## EXERCISE INPUT
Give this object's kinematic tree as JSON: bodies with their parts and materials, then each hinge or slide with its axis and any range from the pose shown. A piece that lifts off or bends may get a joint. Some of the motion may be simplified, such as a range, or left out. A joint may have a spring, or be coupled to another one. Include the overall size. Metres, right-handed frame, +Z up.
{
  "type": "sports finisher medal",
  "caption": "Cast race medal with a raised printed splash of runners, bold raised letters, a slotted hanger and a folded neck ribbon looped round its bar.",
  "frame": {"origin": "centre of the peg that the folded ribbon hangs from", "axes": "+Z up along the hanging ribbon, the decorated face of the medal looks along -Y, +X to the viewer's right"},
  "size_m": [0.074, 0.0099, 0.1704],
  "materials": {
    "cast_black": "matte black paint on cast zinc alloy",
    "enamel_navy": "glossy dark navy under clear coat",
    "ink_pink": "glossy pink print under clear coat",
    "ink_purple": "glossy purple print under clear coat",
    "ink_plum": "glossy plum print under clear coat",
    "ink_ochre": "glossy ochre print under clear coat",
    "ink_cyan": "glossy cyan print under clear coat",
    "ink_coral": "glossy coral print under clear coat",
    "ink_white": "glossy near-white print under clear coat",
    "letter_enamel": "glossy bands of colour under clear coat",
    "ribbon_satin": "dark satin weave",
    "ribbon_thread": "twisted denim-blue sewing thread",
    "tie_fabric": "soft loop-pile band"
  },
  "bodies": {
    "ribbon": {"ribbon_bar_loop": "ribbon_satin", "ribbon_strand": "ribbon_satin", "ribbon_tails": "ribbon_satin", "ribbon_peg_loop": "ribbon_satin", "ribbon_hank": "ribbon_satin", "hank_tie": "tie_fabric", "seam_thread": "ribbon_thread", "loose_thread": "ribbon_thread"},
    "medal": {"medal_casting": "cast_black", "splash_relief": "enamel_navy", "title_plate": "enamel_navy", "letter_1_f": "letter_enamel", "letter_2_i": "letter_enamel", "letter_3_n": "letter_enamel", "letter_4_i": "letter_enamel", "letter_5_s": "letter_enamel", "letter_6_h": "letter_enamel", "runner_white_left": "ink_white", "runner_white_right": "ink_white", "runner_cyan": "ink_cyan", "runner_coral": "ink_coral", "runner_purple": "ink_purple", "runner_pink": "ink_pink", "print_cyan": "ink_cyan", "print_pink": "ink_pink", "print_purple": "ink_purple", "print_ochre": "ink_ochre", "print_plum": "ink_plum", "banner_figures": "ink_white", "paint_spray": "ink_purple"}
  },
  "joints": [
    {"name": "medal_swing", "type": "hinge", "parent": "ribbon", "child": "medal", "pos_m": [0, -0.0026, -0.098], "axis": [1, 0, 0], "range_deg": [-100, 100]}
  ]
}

--

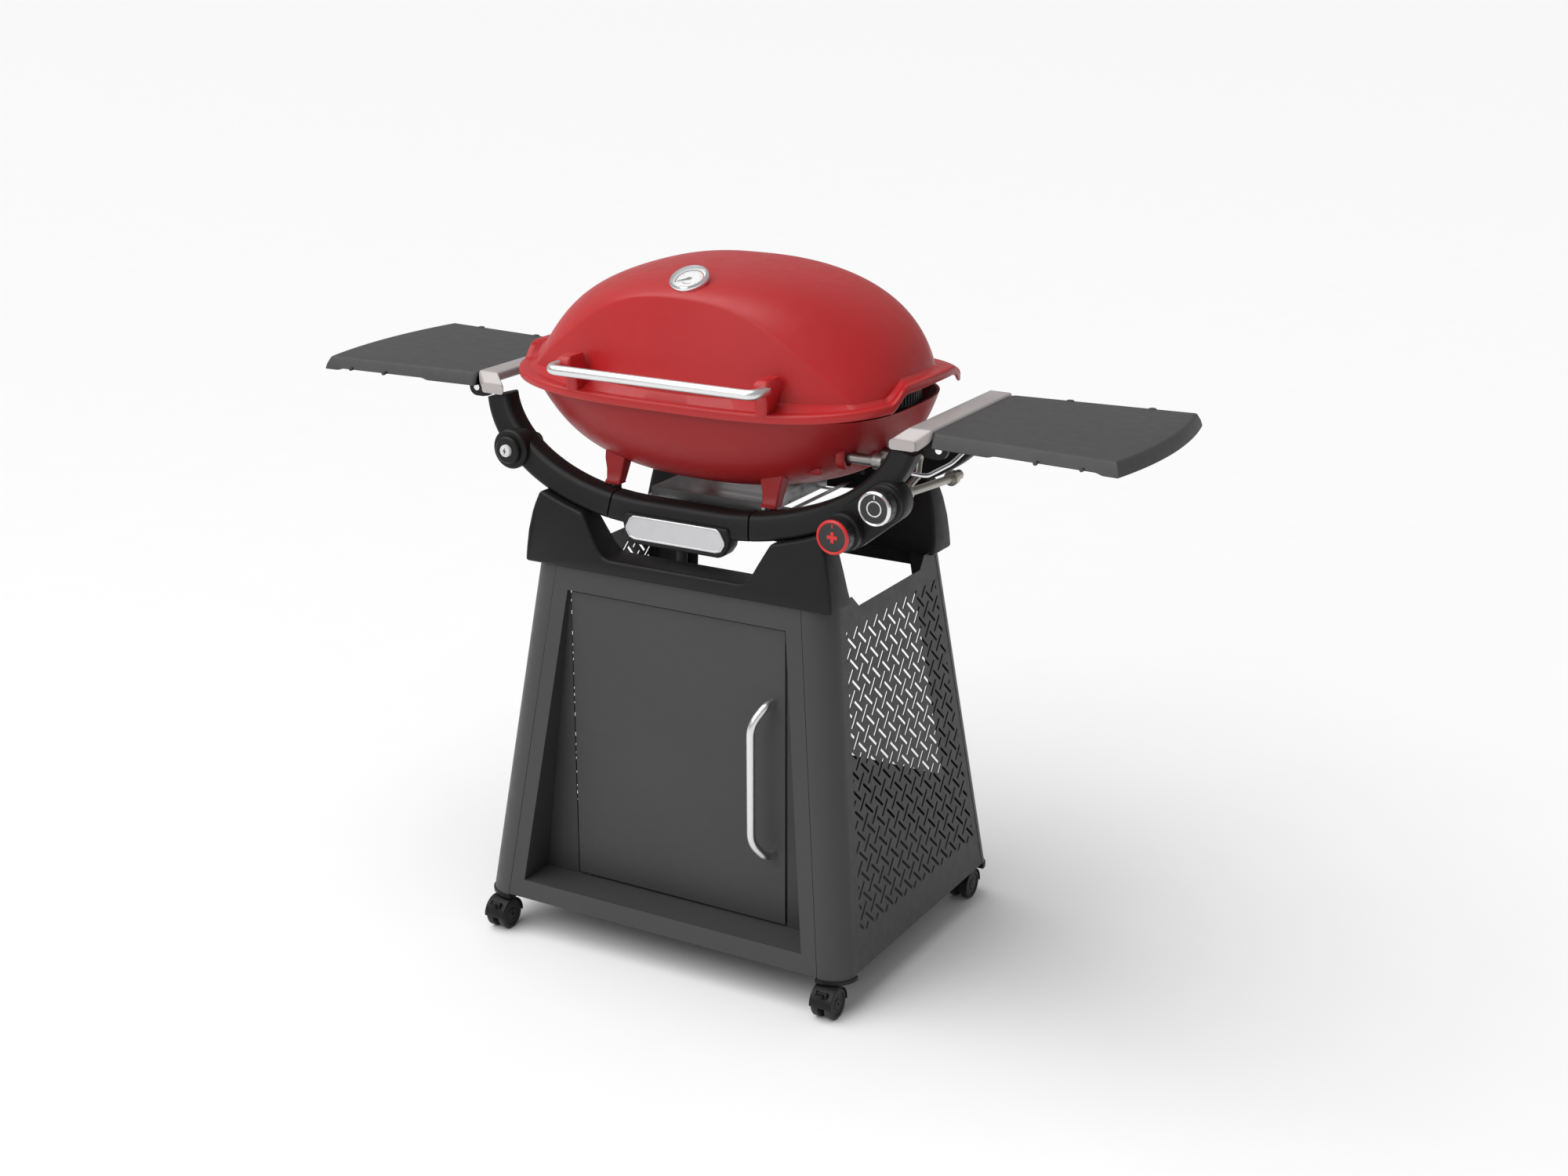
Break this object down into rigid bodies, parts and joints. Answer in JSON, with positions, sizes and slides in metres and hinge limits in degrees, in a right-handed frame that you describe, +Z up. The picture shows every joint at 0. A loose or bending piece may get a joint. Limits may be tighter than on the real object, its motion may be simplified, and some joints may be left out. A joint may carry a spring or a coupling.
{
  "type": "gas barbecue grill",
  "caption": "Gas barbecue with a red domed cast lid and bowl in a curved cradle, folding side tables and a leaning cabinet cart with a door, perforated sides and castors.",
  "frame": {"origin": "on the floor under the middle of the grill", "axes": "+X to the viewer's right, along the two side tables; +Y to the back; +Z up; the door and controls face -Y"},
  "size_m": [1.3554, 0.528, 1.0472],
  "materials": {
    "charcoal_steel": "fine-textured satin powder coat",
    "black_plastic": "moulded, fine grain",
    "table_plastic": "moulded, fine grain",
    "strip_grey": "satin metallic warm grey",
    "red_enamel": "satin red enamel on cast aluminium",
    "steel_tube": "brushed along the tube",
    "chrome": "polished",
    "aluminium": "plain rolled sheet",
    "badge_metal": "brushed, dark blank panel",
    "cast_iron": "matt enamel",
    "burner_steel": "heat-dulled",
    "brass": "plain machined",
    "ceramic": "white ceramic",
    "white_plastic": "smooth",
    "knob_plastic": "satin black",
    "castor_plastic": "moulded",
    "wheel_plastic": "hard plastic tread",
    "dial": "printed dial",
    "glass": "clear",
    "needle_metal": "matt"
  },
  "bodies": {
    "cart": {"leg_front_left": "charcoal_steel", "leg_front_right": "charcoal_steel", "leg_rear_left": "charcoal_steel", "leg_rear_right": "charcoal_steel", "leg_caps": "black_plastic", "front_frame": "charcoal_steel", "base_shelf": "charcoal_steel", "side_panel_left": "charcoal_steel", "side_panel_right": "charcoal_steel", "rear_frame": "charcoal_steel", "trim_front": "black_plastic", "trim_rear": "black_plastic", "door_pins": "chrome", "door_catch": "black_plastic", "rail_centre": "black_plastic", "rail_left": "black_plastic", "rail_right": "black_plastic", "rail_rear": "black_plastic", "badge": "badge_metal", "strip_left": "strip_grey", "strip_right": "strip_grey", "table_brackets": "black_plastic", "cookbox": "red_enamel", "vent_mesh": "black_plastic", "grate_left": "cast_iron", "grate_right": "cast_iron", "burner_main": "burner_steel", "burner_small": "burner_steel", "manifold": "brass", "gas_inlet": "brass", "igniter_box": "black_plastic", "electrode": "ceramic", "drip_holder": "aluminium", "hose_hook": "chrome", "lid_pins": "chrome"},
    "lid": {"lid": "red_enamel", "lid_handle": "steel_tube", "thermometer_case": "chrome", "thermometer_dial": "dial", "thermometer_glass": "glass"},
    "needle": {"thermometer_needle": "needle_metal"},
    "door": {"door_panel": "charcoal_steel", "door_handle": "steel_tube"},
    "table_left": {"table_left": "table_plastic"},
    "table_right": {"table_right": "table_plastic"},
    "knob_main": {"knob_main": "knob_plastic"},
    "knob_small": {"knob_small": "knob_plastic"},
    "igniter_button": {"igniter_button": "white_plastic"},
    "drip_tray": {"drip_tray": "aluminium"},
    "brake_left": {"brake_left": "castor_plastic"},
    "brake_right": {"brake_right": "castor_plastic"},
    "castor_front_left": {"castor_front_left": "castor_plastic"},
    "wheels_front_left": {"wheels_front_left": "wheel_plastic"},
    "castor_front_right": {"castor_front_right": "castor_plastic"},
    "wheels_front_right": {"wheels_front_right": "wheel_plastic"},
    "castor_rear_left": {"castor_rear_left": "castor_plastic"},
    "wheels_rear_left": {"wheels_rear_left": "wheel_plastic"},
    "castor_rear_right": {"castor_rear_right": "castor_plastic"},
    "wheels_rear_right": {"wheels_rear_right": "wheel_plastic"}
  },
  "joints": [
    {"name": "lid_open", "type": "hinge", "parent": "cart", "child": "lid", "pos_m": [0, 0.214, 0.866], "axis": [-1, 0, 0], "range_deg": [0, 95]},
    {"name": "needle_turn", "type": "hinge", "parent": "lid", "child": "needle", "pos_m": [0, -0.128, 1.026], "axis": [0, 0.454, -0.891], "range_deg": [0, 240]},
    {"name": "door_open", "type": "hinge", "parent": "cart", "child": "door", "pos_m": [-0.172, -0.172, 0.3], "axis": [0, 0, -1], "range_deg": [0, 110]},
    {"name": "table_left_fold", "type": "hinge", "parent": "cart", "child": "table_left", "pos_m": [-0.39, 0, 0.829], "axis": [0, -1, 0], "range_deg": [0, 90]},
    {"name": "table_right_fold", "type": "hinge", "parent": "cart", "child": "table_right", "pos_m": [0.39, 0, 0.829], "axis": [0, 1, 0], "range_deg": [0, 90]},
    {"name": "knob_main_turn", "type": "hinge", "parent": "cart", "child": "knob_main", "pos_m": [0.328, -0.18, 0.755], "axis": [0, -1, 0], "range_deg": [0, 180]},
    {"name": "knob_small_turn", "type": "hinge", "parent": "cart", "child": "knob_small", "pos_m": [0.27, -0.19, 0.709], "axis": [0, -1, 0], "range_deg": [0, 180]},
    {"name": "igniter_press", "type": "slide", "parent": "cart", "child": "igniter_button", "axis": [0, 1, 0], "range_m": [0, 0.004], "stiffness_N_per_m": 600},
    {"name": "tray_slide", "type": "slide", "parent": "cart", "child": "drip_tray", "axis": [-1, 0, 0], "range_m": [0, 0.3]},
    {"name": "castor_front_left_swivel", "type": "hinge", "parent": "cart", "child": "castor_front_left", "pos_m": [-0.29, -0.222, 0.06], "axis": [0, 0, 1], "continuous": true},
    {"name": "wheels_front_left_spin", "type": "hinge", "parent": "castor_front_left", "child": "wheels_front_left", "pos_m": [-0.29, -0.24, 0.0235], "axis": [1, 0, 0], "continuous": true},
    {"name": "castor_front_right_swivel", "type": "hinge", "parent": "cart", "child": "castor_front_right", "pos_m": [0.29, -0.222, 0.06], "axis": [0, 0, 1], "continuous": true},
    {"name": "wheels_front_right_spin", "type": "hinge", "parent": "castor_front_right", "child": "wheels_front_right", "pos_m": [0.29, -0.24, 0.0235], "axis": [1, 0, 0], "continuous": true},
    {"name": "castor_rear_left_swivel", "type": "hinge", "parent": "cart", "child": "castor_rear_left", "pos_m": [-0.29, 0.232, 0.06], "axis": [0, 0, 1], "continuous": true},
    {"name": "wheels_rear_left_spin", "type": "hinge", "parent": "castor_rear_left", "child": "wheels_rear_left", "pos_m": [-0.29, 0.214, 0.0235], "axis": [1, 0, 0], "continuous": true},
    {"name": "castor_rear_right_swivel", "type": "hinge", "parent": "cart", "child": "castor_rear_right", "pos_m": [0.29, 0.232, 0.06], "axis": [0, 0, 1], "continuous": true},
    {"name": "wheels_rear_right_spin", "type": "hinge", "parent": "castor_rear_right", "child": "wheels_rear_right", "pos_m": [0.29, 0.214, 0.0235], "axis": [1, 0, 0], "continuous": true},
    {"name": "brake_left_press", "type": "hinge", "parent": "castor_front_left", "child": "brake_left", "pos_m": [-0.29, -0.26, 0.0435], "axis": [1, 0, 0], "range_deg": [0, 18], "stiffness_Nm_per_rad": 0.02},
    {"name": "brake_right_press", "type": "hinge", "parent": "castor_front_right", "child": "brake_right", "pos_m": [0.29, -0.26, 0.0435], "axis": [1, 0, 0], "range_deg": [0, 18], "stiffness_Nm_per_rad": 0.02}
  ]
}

==

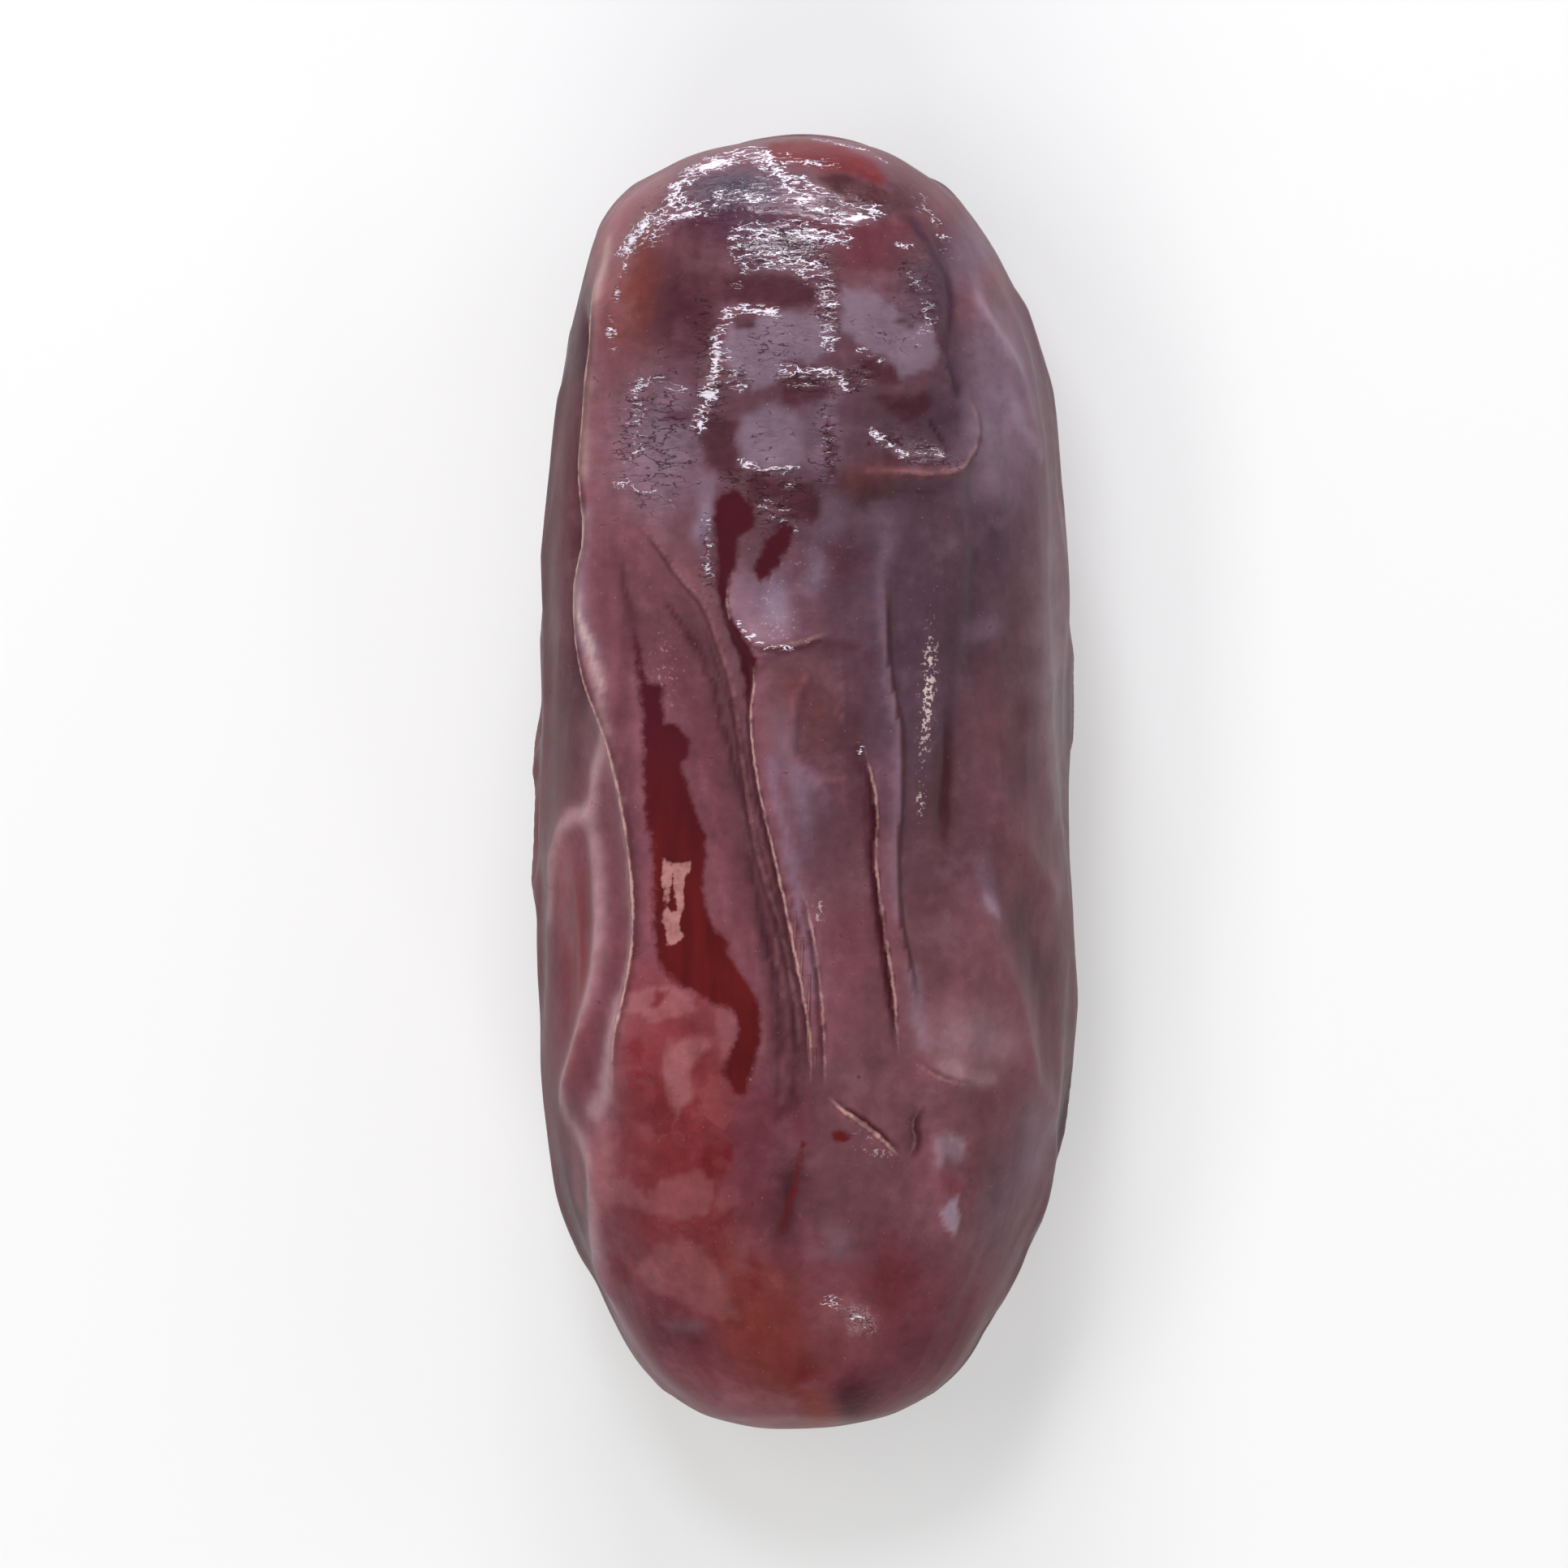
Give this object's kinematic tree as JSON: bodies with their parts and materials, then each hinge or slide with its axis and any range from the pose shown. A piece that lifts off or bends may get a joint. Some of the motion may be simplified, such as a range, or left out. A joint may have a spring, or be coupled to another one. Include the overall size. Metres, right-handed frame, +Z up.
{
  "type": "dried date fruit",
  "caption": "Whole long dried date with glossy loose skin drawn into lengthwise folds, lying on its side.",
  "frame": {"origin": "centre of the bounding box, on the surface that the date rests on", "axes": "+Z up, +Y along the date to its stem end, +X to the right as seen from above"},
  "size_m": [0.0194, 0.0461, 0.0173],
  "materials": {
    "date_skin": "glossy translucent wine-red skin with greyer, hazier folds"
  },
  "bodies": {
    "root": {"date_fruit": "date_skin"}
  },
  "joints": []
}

## OBJECTIVE
Scan the records above for the string "joints", then select every line that holds it.

## CORRECT OUTPUT
  "joints": [
Break this object down into rigid bodies, parts and joints. Answer in JSON, with positions, sizes and slides in metres and hinge limits in degrees, in a right-handed frame that you describe, +Z up. The picture shows every joint at 0. A loose or bending piece may get a joint. Limits may be tighter than on the real object, its motion may be simplified, and some joints may be left out. A joint may carry a spring or a coupling.
  "joints": [
  "joints": []